======== DATASET CONTENT ========
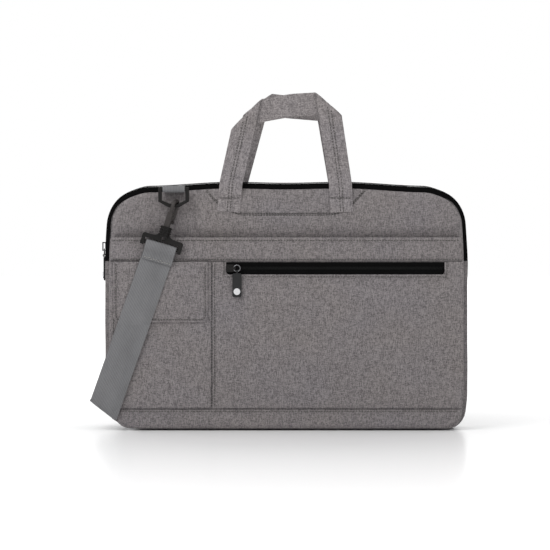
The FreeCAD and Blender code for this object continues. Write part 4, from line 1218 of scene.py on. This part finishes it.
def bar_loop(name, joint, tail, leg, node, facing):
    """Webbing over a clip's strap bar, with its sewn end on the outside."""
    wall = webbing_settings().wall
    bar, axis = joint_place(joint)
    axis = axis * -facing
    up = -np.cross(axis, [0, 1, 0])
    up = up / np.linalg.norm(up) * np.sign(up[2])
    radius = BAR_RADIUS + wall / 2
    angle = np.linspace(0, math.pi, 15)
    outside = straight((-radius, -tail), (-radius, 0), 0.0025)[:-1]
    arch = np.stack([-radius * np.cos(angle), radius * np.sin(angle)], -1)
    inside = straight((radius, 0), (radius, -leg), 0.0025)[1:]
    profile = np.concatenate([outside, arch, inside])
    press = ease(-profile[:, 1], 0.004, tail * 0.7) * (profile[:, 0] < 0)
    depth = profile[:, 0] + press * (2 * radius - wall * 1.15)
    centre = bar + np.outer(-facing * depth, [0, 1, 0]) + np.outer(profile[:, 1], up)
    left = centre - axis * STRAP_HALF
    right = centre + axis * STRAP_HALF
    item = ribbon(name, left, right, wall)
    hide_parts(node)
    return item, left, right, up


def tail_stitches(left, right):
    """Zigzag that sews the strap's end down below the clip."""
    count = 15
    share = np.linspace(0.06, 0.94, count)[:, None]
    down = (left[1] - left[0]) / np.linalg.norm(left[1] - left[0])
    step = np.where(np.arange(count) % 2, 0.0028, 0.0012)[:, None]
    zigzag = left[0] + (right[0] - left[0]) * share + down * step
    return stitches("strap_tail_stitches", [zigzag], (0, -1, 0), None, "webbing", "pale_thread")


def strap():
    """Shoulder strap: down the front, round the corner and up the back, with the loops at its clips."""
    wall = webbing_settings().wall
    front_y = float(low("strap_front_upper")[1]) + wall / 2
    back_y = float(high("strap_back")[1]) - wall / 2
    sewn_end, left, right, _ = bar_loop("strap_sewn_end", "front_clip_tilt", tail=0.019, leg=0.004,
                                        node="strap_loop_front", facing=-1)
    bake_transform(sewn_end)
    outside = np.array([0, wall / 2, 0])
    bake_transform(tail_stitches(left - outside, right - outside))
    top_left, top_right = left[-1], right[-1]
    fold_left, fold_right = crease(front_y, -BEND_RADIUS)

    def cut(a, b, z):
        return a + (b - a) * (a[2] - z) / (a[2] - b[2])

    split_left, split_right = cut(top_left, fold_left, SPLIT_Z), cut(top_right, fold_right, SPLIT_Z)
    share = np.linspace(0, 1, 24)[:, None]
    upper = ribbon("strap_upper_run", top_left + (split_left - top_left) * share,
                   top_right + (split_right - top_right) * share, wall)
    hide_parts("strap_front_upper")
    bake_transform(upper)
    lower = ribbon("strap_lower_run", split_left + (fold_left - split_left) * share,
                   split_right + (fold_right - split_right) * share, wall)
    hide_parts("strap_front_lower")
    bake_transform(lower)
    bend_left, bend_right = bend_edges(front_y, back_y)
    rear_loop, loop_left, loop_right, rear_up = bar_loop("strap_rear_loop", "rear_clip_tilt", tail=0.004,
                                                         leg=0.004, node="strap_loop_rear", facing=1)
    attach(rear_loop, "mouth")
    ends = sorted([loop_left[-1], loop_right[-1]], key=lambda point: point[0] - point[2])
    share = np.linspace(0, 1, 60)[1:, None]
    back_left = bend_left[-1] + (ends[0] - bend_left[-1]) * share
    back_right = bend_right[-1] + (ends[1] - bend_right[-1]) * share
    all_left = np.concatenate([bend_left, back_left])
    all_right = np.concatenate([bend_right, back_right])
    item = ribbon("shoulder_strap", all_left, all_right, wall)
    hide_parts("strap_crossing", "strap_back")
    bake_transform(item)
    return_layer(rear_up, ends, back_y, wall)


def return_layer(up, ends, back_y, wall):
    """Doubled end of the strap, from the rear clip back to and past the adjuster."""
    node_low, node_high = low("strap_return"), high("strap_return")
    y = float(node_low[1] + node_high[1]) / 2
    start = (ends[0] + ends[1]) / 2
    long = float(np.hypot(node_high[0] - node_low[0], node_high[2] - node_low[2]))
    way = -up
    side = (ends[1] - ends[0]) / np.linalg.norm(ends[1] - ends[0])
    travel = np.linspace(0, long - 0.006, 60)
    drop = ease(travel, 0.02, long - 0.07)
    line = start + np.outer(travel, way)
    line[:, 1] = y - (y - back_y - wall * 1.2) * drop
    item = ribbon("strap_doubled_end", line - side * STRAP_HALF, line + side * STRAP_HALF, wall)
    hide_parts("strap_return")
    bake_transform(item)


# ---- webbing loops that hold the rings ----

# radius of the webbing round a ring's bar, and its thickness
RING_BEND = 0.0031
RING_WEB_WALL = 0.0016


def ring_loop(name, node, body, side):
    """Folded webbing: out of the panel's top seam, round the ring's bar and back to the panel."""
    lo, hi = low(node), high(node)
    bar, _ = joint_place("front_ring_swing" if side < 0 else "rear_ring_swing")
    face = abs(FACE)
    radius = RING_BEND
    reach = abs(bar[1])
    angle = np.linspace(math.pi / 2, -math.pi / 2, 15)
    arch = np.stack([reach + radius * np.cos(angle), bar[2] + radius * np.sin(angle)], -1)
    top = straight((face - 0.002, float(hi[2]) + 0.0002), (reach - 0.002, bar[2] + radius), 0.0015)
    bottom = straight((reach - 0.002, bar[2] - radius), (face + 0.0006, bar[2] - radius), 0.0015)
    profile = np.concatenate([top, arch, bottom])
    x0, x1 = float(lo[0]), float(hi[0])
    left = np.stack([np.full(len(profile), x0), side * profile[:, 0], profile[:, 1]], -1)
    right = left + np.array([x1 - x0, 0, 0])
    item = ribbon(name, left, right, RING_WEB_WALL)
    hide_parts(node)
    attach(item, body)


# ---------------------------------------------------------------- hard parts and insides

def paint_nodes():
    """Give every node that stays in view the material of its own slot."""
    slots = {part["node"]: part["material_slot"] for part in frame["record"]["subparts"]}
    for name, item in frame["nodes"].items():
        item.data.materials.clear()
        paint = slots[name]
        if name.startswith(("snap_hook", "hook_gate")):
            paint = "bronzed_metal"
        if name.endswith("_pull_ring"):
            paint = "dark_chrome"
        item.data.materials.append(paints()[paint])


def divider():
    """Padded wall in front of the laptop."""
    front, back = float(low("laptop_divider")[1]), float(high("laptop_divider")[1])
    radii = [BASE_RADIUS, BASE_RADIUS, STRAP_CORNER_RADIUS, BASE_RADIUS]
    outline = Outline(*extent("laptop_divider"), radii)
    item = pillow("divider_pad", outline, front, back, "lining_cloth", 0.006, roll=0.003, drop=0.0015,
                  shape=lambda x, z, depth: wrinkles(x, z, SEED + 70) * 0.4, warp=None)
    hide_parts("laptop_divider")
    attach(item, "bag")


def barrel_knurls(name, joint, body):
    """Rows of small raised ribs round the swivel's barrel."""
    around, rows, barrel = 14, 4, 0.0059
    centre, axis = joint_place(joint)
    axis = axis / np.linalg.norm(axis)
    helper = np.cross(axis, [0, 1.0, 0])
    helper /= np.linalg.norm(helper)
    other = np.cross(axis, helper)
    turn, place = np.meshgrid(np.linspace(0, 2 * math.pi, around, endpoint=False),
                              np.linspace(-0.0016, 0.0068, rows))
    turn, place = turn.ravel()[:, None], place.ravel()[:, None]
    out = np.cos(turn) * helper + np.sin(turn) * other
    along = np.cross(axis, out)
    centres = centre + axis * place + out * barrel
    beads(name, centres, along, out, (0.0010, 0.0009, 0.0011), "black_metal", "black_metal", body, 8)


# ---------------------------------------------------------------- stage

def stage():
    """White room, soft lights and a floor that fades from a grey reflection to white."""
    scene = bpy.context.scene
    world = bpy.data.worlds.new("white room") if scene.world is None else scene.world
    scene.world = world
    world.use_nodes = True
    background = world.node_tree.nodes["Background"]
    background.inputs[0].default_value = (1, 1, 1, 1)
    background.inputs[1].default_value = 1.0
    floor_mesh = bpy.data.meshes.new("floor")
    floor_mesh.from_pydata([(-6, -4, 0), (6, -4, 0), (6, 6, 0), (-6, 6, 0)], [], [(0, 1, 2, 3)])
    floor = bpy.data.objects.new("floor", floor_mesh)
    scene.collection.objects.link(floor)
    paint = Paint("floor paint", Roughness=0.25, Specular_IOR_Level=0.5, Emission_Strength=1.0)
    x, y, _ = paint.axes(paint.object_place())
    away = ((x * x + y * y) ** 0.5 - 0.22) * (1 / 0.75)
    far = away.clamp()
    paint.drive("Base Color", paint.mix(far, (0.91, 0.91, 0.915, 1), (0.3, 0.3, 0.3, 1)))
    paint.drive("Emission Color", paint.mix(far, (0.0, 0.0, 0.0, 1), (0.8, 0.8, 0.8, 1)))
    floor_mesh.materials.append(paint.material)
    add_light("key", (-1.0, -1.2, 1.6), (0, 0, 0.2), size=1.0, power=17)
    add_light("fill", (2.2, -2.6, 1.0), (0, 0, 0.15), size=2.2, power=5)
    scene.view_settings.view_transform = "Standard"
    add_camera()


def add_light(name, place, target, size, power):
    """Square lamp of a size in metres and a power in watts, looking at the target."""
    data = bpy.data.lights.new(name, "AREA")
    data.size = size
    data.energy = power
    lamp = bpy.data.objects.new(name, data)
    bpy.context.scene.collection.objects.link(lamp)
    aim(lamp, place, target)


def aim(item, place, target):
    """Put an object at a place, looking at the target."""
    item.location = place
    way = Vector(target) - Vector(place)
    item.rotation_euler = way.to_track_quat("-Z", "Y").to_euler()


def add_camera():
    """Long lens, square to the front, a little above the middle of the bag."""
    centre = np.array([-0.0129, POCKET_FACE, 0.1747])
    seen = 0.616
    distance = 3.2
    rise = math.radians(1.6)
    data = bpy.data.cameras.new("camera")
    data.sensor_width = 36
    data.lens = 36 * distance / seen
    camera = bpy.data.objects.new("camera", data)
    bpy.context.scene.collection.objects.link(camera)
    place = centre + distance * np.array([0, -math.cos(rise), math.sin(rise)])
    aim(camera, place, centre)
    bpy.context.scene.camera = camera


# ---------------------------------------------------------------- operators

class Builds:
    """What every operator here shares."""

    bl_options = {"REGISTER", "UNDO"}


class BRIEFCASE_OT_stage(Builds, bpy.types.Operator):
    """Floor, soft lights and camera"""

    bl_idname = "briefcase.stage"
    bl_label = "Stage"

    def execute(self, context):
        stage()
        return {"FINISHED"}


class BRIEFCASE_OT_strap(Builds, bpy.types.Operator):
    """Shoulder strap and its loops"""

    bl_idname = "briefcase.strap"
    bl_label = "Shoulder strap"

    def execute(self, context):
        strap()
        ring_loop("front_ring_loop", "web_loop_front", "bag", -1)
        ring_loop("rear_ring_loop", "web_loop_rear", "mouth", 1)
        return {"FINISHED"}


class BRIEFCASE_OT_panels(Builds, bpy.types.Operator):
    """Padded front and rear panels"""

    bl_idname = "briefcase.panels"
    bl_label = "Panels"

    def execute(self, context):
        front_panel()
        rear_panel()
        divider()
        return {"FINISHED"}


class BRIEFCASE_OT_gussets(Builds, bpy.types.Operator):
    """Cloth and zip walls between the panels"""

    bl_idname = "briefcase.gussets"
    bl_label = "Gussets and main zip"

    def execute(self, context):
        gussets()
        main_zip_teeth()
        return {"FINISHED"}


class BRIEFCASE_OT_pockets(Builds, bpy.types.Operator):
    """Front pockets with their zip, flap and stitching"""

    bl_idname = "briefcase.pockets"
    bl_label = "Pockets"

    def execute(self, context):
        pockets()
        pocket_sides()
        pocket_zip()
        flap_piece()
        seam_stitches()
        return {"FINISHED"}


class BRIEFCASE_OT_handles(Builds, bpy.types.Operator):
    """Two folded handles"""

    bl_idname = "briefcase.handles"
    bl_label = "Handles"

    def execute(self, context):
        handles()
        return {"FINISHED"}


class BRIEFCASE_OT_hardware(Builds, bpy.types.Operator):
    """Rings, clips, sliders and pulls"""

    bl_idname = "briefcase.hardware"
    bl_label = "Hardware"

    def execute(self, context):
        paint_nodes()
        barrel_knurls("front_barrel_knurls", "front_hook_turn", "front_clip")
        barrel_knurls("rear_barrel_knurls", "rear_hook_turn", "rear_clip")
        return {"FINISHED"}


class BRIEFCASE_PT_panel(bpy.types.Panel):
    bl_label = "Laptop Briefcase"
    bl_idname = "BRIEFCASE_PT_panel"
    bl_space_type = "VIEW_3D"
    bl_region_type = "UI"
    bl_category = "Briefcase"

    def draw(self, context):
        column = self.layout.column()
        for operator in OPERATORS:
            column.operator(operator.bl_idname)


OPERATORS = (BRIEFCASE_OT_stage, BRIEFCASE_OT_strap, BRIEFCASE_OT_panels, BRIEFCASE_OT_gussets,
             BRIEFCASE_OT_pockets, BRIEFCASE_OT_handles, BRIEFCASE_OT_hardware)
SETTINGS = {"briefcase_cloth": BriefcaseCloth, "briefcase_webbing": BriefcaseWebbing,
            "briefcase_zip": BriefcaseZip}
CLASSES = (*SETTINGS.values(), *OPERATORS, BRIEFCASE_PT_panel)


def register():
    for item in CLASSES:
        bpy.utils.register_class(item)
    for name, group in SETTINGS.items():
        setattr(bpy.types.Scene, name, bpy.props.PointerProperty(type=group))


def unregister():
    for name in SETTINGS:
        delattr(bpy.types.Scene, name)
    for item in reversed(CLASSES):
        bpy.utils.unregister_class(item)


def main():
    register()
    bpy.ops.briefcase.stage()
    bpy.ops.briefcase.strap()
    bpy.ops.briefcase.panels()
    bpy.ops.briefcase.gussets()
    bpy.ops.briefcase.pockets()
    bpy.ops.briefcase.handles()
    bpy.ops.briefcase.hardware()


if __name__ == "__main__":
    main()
========
— STATED EXERCISE —
Check each line above for the string "body", then copy the ones that have it.

— TASK ANSWER —
def ring_loop(name, node, body, side):
    attach(item, body)
def barrel_knurls(name, joint, body):
    beads(name, centres, along, out, (0.0010, 0.0009, 0.0011), "black_metal", "black_metal", body, 8)